The successful candidate will be employed for a maximum period of three years full-time equivalent and receives a generous financial package plus an additional mobility and family allowance according to the rules for Early Stage Researchers (ESRs) in an EU Marie Sklodowska-Curie Actions Innovative Training Networks (ITN). A career development plan will be prepared for each fellow in accordance with his/her supervisor and will include training, planned secondments and outreach activities in partner institutions of the network. The ESR fellows are supposed to complete their PhD thesis by the end of the 3rd year of their employment. For more information please visit the Marie Sklodowska-Curie Actions Innovative Training Networks website.

 

YOUR TASKS

  • Achieve more accurate depth estimation
  • Speed-up of depth map generation
  • Fusion of blur and geometric and/or binocular information in order to overcome the limitations of basic DFD method

PROFILE

  • A Master of Science in Computer Science Science is required.
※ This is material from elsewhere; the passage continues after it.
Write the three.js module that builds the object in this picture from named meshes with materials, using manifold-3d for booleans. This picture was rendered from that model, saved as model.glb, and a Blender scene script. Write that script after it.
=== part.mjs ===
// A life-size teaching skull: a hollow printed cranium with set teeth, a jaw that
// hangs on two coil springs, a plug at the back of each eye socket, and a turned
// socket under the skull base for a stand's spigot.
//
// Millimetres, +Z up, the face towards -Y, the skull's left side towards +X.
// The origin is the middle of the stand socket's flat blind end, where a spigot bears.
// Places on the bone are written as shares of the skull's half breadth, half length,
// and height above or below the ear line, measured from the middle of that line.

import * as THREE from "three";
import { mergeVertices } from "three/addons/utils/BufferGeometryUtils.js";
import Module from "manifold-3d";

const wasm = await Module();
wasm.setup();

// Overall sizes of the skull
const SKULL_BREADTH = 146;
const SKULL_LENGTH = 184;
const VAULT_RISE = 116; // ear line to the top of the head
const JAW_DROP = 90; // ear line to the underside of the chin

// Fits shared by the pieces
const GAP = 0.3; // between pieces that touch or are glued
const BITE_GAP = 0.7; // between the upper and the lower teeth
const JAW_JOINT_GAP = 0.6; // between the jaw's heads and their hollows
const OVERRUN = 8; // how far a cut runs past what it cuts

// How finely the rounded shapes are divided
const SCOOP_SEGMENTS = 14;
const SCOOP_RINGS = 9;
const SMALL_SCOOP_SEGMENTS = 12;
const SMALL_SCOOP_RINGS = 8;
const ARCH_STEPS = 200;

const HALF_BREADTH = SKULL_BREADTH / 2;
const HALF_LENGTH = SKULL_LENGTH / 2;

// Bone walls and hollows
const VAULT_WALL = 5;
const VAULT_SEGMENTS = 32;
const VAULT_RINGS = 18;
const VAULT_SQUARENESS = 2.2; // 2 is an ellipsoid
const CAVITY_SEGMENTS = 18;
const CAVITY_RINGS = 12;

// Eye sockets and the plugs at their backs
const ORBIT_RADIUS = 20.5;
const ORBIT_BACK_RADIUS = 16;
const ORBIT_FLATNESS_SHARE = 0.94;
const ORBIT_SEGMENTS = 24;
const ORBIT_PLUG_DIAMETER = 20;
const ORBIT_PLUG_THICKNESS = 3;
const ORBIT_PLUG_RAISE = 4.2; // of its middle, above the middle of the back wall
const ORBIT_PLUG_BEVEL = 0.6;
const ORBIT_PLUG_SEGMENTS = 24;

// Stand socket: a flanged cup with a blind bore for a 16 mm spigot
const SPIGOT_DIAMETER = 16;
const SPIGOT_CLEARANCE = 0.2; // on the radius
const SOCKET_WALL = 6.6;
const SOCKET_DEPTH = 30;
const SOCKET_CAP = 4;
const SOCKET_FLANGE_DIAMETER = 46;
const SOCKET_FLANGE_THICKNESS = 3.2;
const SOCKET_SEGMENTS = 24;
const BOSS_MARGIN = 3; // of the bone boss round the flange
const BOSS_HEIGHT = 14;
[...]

It could comprise to the full range of mathematical, physical, engineering and technology disciplines related to sensor data acquisition and programming
  • Proficient English level
  • Image analysis, neural networks, programming languages, basic knowledge on optics could be an advantage.

PLANNED SECONDMENTS

  • CiTIUS, Santiago de Compostela, Spain, Prof .Dr. P. López Martínez, 3 months, study the possibilities to integrate the coded aperture into the sensor and to understand the impact of sensor technology on the camera performance.
  • INSITU, Santiago de Compostela, Spain, Prof. Dr. P. Arias Sánchez, 5 months, refine the camera specification by studying the applications.

ADDITIONAL INFORMATION

References

  1. [Gro] Grossmann, Paul. “Depth from focus”. Pattern Recognition Letters 5, no. 1 (1987): 63-69.
  2. [Lev] Levin, Anat, Rob Fergus, Frédo Durand, and William T. Freeman. “Image and depth from a conventional camera with a coded aperture”. In ACM Transactions on Graphics (TOG), vol. 26, no. 3, p. 70. ACM, 2007.
  3. [Lin] Lin, Jingyu, et al. “Separable coded aperture for depth from a single image.” IEEE Signal Processing Letters 21.12 (2014): 1471-1475.
  4. [Zho] Zhou, Changyin, Stephen Lin, and Shree K. Nayar. “Coded aperture pairs for depth from defocus and defocus deblurring.” International journal of computer vision 93.1 (2011): 53-72.
  5. [Eig] Eigen, D., Puhrsch, C., Fergus, R.: Depth map prediction from a single image using a multi-scale deep network. NIPS (2014)
  6. [Liu] Liu, Fayao, Chunhua Shen, and Guosheng Lin. “Deep convolutional neural fields for depth estimation from a single image.” Proceedings of the IEEE Conference on Computer Vision and Pattern Recognition. 2015.
  7. [Car] Carvalho, Marcela, et al. “Deep Depth from Defocus: how can defocus blur improve 3D estimation using dense neural networks?” Proceedings of the European Conference on Computer Vision (ECCV). 2018.
  8. [NYU] https://cs.nyu.edu/~silberman/datasets/nyu_depth_v2.html

University POLITEHNICA of Bucharest is the oldest and most prestigious engineer school in Romania. Its traditions are related to the establishment, in 1818, by Gheorghe Lazăr, of the first higher technical school with teaching in Romanian, at the Saint Sava Abbey in Bucharest. In 1832, it was reorganized into the St. Sava College. On 1 October 1864, The School of Bridges and Roads, Mines and Architecture was established, which becomes, on 30 October 1867, The School of Bridges, Roads and Mines, with a duration of 5 years. Under the leadership of Gheorghe Duca, on 1 April 1881, the institution acquires a new structure, under the name of The National School of Bridges and Roads; on 10 June 1920, the Politehnica School of Bucharest was founded, with four departments: Electromechanics, Civil Engineering, Mines and Metallurgy, Industrial Section. From November 1920 the name changes to POLITEHNICA of Bucharest. On 3 August 1948, the Polytechnic Institute of Bucharest was founded, which initially included 4 faculties and in which, since 1950, have appeared most of the current faculties. Based on the resolution of the Senate of November 1992, the Polytechnic Institute of Bucharest became University POLITEHNICA of Bucharest.

The position will be located at

University Politehnica of Bucharest
Splaiul Independenței nr 313, Sector 6
060042 București, Romania

Supervisor: Prof. Dr. Daniela Coltuc

Planned Recruitment date: 1st September 2020.
Eligibility Criteria and Mobility Rule

ESRs must, at the date of recruitment, be in the first four years (full-time equivalent research experience) of their research careers and have not been awarded a doctoral degree. Full-Time Equivalent Research Experience is measured from the date when the researcher obtained the first degree entitling him/her to embark on a doctorate (either in the country in which the degree was obtained or in the country in which the researcher is recruited), even if a doctorate was never started or envisaged. Researchers can be of any nationality.

ESRs must not have resided or carried out their main activity (work, studies, etc.) in the country of the recruiting beneficiary for more than 12 months in the 3 years immediately before the planned recruitment date. Compulsory national service, short stays such as holidays, and time spent as part of a procedure for obtaining refugee status under the Geneva Convention are not taken into account.